**Supplied information**:
********
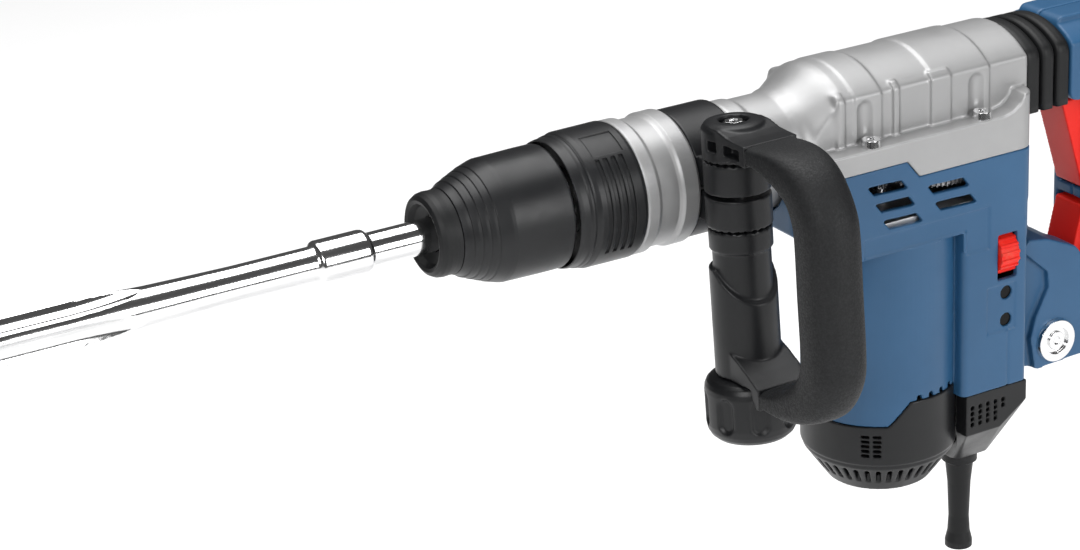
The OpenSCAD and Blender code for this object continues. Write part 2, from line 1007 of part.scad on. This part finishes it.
module handle_half() {
  difference() {
    union() {
      // grip column
      along_y(-grip_half_w, 0)
        handle_outline();
      // wide head behind the bellows
      intersection() {
        along_x(393, 436)
          arch_section(-2.2);
        along_y(-34, 0)
          handle_outline();
      }
      // cheeks beside the motor lug
      along_y(-32, 0)
        intersection() {
          handle_outline();
          translate([355, -170])
            square([62, 94]);
        }
    }
    // stepped front of the cheeks
    along_y(-40, -28)
      polygon([[350, -60], [360, -86], [378, -102], [379, -112], [370, -129], [366.6, -141],
        [369, -155], [371, -170], [350, -170]]);
    // space of the motor lug
    along_y(-20.2, 1)
      polygon([[340, -70], [366, -96], [399, -122], [401, -166], [340, -166]]);
    pin_y(pivot_x, pivot_z, -40, 1, 5.06);
    // rocker pocket with the bridge between the two paddles
    along_y(-12.8, 1)
      difference() {
        polygon([[390, -8], [442, -8], [442, -112], [405, -112], [390, -96]]);
        polygon([[416, -69.2], [424, -69.2], [424, -75.8], [416, -75.8]]);
      }
    pin_y(rocker_x, rocker_z, -15, 1, 2.54);
    // switch room
    along_y(-11, 1)
      polygon([[440, -28], [460, -28], [460, -112], [440, -112]]);
    // spring seat and hollow head
    along_y(-22, 1)
      polygon([[385, 2], [421, 2], [421, 24], [385, 24]]);
  }
}

module rear_handle_left() {
  color(blue)
    translate([0, -0.02, 0])
      handle_half();
}

module rear_handle_right() {
  color(blue)
    mirror([0, 1, 0])
      translate([0, -0.02, 0])
        handle_half();
}

module switch_rocker() {
  color(red)
    difference() {
      along_y(-12, 12)
        offset(r = 1.2, $fn = 16)
          offset(delta = -1.2)
            polygon([[402, -11], [436, -11], [438, -66], [438, -74], [436, -106], [411.4, -107.6],
              [419, -78], [426, -78], [426, -67], [419, -67], [406, -24]]);
      pin_y(rocker_x, rocker_z, -20, 20, 2.54);
    }
}

module rocker_pin() {
  color(steel)
    pin_y(rocker_x, rocker_z, -14.8, 14.8, 2.5);
}

module switch_module() {
  color(black)
    box(442.5, 459, -10.5, 10.5, -100, -40);
}

module pivot_pin() {
  color(steel)
    pin_y(pivot_x, pivot_z, -30, 30, 5);
}

module pivot_caps() {
  color(silver)
    both_sides()
      translate([pivot_x, -32.1, pivot_z])
        rotate([90, 0, 0])
          difference() {
            cylinder(r1 = 13.2, r2 = 12.4, h = 2.6, $fn = 64);
            translate([0, 0, 0.9])
              difference() {
                cylinder(r = 8, h = 4, $fn = 48);
                cylinder(r = 5.4, h = 1.2, $fn = 40);
              }
            translate([0, 0, 1])
              cylinder(r = 2.6, h = 4, $fn = 6);
          }
}

module handle_spring() {
  color(steel)
    translate([roof_x1 + 0.3, 0, 13])
      rotate([0, 90, 0])
        coil(8, 1.3, 59, 8);
}

module bellows() {
  color(black)
    difference() {
      union() {
        for (x = [[0.1, 10.4], [12.2, 20.6], [22.4, 31.6]])
          along_x(roof_x1 + x[0], roof_x1 + x[1])
            arch_section(-2.4);
        along_x(roof_x1 + 0.1, roof_x1 + 31.6)
          arch_section(-5.4);
      }
      along_x(roof_x1 - 1, roof_x1 + 33)
        arch_section(-8);
      box(350, 400, -60, 60, -20, -5);
    }
}

hammer_housing();
silver_collar();
motor_housing();
bottom_cover();
cable_outlet();
cable_sleeve();
housing_screws();
gear_plate();
guide_tube();
front_bushing();
shaft_seal();
stator();
stator_windings();
lower_bearing();
upper_bearing();
crank_bearing();
brush_holders();
carbon_brushes();
electronics_module();
indicator_lenses();
bellows();
tool_holder();
dust_cap();
lock_rollers();
locking_sleeve();
sleeve_spring();
position_ring();
chisel();
impact_bolt();
striker();
striker_seal();
piston();
piston_seal();
wrist_pin();
con_rod();
crank_pin();
crank_gear();
motor_shaft();
armature();
commutator();
fan();
clamp_band();
clamp_bolt();
side_arm();
side_frame();
side_grip();
clamp_knob();
rear_handle_left();
rear_handle_right();
switch_rocker();
rocker_pin();
switch_module();
pivot_pin();
pivot_caps();
handle_spring();
speed_wheel();
cable_clamp();
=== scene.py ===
import bpy
import bmesh
import json
import math
from mathutils import Matrix, Vector, noise

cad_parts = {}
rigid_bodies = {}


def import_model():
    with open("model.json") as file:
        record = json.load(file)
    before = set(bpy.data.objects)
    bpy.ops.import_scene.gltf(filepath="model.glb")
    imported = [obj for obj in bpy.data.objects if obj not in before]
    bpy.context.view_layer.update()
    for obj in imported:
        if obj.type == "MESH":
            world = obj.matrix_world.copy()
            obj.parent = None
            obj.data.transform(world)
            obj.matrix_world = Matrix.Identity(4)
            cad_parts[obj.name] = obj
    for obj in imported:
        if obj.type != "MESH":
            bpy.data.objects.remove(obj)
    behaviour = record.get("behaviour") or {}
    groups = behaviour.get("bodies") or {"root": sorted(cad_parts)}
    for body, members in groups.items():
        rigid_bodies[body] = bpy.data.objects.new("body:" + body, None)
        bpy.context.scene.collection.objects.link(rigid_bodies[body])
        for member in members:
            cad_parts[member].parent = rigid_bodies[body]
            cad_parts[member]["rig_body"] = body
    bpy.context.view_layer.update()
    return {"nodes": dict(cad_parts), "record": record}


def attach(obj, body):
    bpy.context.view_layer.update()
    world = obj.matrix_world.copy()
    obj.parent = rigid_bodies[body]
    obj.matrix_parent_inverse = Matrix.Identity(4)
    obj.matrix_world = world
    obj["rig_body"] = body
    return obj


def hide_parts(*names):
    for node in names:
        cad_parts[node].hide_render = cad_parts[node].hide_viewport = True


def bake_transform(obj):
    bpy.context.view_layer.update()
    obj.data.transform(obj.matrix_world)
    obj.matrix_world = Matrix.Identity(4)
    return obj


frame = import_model()
NODES = frame["nodes"]
BODY_OF = {n: o["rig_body"] for n, o in NODES.items()}
SLOT_OF = {s["node"]: s["material_slot"] for s in frame["record"]["subparts"]}
MM = 0.001


# ---------------------------------------------------------------- materials
class Graph:
    """A small helper that adds and links shader nodes."""

    def __init__(self, name):
        self.mat = bpy.data.materials.new(name)
        self.mat.use_nodes = True
        self.tree = self.mat.node_tree
        self.tree.nodes.clear()
        self.out = self.add("ShaderNodeOutputMaterial")
        self.bsdf = self.add("ShaderNodeBsdfPrincipled")
        self.link(self.bsdf, "BSDF", self.out, "Surface")
        self.coord = self.add("ShaderNodeTexCoord")

    def add(self, kind, **props):
        n = self.tree.nodes.new(kind)
        for k, v in props.items():
            setattr(n, k, v)
        return n

    def link(self, a, out, b, inp):
        self.tree.links.new(a.outputs[out], b.inputs[inp])

    def noise(self, scale, detail=3.0, rough=0.55, stretch=None):
        n = self.add("ShaderNodeTexNoise")
        n.inputs["Scale"].default_value = scale
        n.inputs["Detail"].default_value = detail
        n.inputs["Roughness"].default_value = rough
        if stretch:
            m = self.add("ShaderNodeMapping")
            m.inputs["Scale"].default_value = stretch
            self.link(self.coord, "Object", m, "Vector")
            self.link(m, "Vector", n, "Vector")
        else:
            self.link(self.coord, "Object", n, "Vector")
        return n

    def voronoi(self, scale):
        n = self.add("ShaderNodeTexVoronoi")
        n.inputs["Scale"].default_value = scale
        self.link(self.coord, "Object", n, "Vector")
        return n

    def ramp(self, src, out, stops):
        n = self.add("ShaderNodeValToRGB")
        e = n.color_ramp.elements
        while len(e) < len(stops):
            e.new(0.5)
        for i, (p, c) in enumerate(stops):
            e[i].position = p
            e[i].color = c if len(c) == 4 else (*c, 1)
        self.link(src, out, n, "Fac")
        return n

    def map_range(self, src, out, a, b, c, d):
        n = self.add("ShaderNodeMapRange")
        for k, v in zip(("From Min", "From Max", "To Min", "To Max"), (a, b, c, d)):
            n.inputs[k].default_value = v
        self.link(src, out, n, "Value")
        return n

    def mix(self, fac, fac_out, a, b, mode="MIX"):
        """a and b are colours or (node, output)."""
        n = self.add("ShaderNodeMix", data_type="RGBA", blend_type=mode)
        if fac is None:
            n.inputs[0].default_value = fac_out
        else:
            self.link(fac, fac_out, n, 0)
        for sock, v in ((6, a), (7, b)):
            if isinstance(v, tuple) and hasattr(v[0], "outputs"):
                self.tree.links.new(v[0].outputs[v[1]], n.inputs[sock])
            else:
                n.inputs[sock].default_value = (*v, 1)
        return n

    def bump(self, src, out, strength, distance, prev=None):
        n = self.add("ShaderNodeBump")
        n.inputs["Strength"].default_value = strength
        n.inputs["Distance"].default_value = distance
        self.link(src, out, n, "Height")
        if prev is not None:
            self.link(prev, "Normal", n, "Normal")
        return n

    def bevel(self, radius):
        n = self.add("ShaderNodeBevel", samples=6)
        n.inputs["Radius"].default_value = radius
        return n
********
**What to produce**:
In the listing above, find the line with "housing_screws();" and the line with "for member in", then print exactly those lines and every line between them.

**Response**:
housing_screws();
gear_plate();
guide_tube();
front_bushing();
shaft_seal();
stator();
stator_windings();
lower_bearing();
upper_bearing();
crank_bearing();
brush_holders();
carbon_brushes();
electronics_module();
indicator_lenses();
bellows();
tool_holder();
dust_cap();
lock_rollers();
locking_sleeve();
sleeve_spring();
position_ring();
chisel();
impact_bolt();
striker();
striker_seal();
piston();
piston_seal();
wrist_pin();
con_rod();
crank_pin();
crank_gear();
motor_shaft();
armature();
commutator();
fan();
clamp_band();
clamp_bolt();
side_arm();
side_frame();
side_grip();
clamp_knob();
rear_handle_left();
rear_handle_right();
switch_rocker();
rocker_pin();
switch_module();
pivot_pin();
pivot_caps();
handle_spring();
speed_wheel();
cable_clamp();
=== scene.py ===
import bpy
import bmesh
import json
import math
from mathutils import Matrix, Vector, noise

cad_parts = {}
rigid_bodies = {}


def import_model():
    with open("model.json") as file:
        record = json.load(file)
    before = set(bpy.data.objects)
    bpy.ops.import_scene.gltf(filepath="model.glb")
    imported = [obj for obj in bpy.data.objects if obj not in before]
    bpy.context.view_layer.update()
    for obj in imported:
        if obj.type == "MESH":
            world = obj.matrix_world.copy()
            obj.parent = None
            obj.data.transform(world)
            obj.matrix_world = Matrix.Identity(4)
            cad_parts[obj.name] = obj
    for obj in imported:
        if obj.type != "MESH":
            bpy.data.objects.remove(obj)
    behaviour = record.get("behaviour") or {}
    groups = behaviour.get("bodies") or {"root": sorted(cad_parts)}
    for body, members in groups.items():
        rigid_bodies[body] = bpy.data.objects.new("body:" + body, None)
        bpy.context.scene.collection.objects.link(rigid_bodies[body])
        for member in members:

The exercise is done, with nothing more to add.